The Turnbull government is going further by abolishing the networks’ ability to appeal against decisions of the independent regulator. Not once have consumers benefited from these appeals; in fact to date it has cost them an additional $6.5bn.

Second, generation. Up to 30 per cent of the household electricity bill is attributed to the costs involved in generating electricity. Recently, these costs have increased, predominantly due to a tightening in supply and higher gas prices.

Tragically, state governments have refused to develop their conventional or unconventional gas fields, despite the detrimental impact such decisions are having on jobs, investment and household budgets.

The most egregious example is Victoria, which despite sitting on 40 years’ worth of supplies is refusing to accept a key recommendation of the Finkel report to adopt a case-by-case approach to the development of gas projects.

In the face of state recalcitrance, the commonwealth was left with little choice but to put in place a new mechanism to restrict exports and ensure sufficient gas supplies for domestic users. This action, together with the direct conversations Malcolm Turnbull has had with company bosses, is having a positive impact.

Based on data from the Australian Energy Market Operator, the spot price for gas has fallen from $12 a gigajoule in January to just more than $6 a gigajoule.

Production is up by more than 10 per cent since the end of last year, with more gas flowing from Queensland to southern markets. We are also seeing mothballed gas-fired power plants in South Australia and Queensland secure new supply contracts to enable them to come online.

Reforms to the gas pipeline pricing regime will also have an impact. Compulsory arbitration, greater transparency around pricing, and a new market to trade spare capacity among other reforms could, according to the Australian Energy Market Com­mission, be worth $3bn to the economy by 2040.

In addition to gas, the other significant development putting downward pressure on wholesale electricity prices is the pressure the federal government has brought to bear on state government-owned generators in Queensland.

In the first five months of this year, Queenslanders paid 30 per cent more for their wholesale electricity prices than other states in the NEM. Government-owned generators were exploiting their market power to push up prices and line the coffers of the Palaszczuk government. But since June, Queensland prices for the 2018 forward curve have come down by more than 20 per cent. This could be worth up to $100 a year for a typical household.

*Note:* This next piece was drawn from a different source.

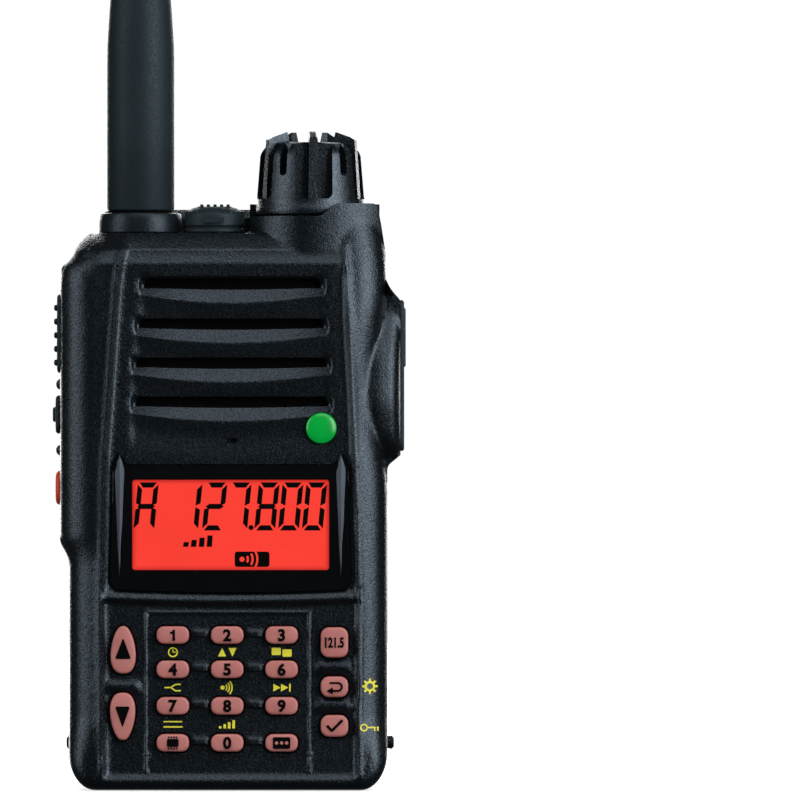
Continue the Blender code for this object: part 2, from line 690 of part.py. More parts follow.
# ---------------------------------------------------------------- side controls
def flanged_button(name, span, radius, face):
    """A side button between y0..y1 and z0..z1, with a flange behind the wall."""
    y0, y1, z0, z1 = span
    button = prism(name, rounded(y0, y1, z0, z1, radius), face, FLANGE_X + 0.5, "X")
    soften(button, 0.5, lambda x, y, z: x < face + 0.1)
    wide = rounded(y0 - 0.7, y1 + 0.7, z0 - 0.7, z1 + 0.7, radius)
    add(button, prism("flange", wide, FLANGE_X, FLANGE_X + 0.9, "X"))
    return button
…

Third, retailers. This represents about 12 per cent of the household bill. The AEMC has found that about half of households have not moved retailers or contracts in five years. This is despite savings of more than $1000 a year being available to those who secure a better deal. Following a meeting last week between the Prime Minister and leading energy retailers, important progress has been made. The retailers have committed to providing better information to customers, including about the expiry of discounts, and guaranteeing that the more than 100,000 Australians on hardship programs do not lose all their discounts if they fail to pay on time.

The government’s campaign to shine a light on the behaviour of the retailers has caught the public’s attention, with a record 150,000-plus visits to the Australian Energy Regulator’s price comparison website.

Fourth, green schemes. Making up to 8 per cent of the bill, just over half of which is at the federal level, these schemes include renewable energy targets and feed-in tariffs for small-scale solar and energy efficiency schemes.

The renewable energy target is far from perfect — it did not require wind and solar to provide storage, nor did it put in place geographical constraints on where the investments took place, flaws that are being addressed. That being said, a bipartisan agreement on the RET was reached in June 2015 and more than 4000 megawatts of renewables are being built or soon will be. The RET target is in sight and the market has set the forward price of certificates at under $50 by 2020 from the $85 they are today. Both will reduce electricity prices.

The challenges we face in energy markets have been building over a decade. In response, the Turnbull government is taking unprecedented action on each and every front based on engineering and economics, not ideology.

These reforms, together with nation-building projects such as Snowy 2.0, are going to make a real difference to affordability and reliability of our energy system.

Josh Frydenberg is the federal Minister for the Environment and Energy.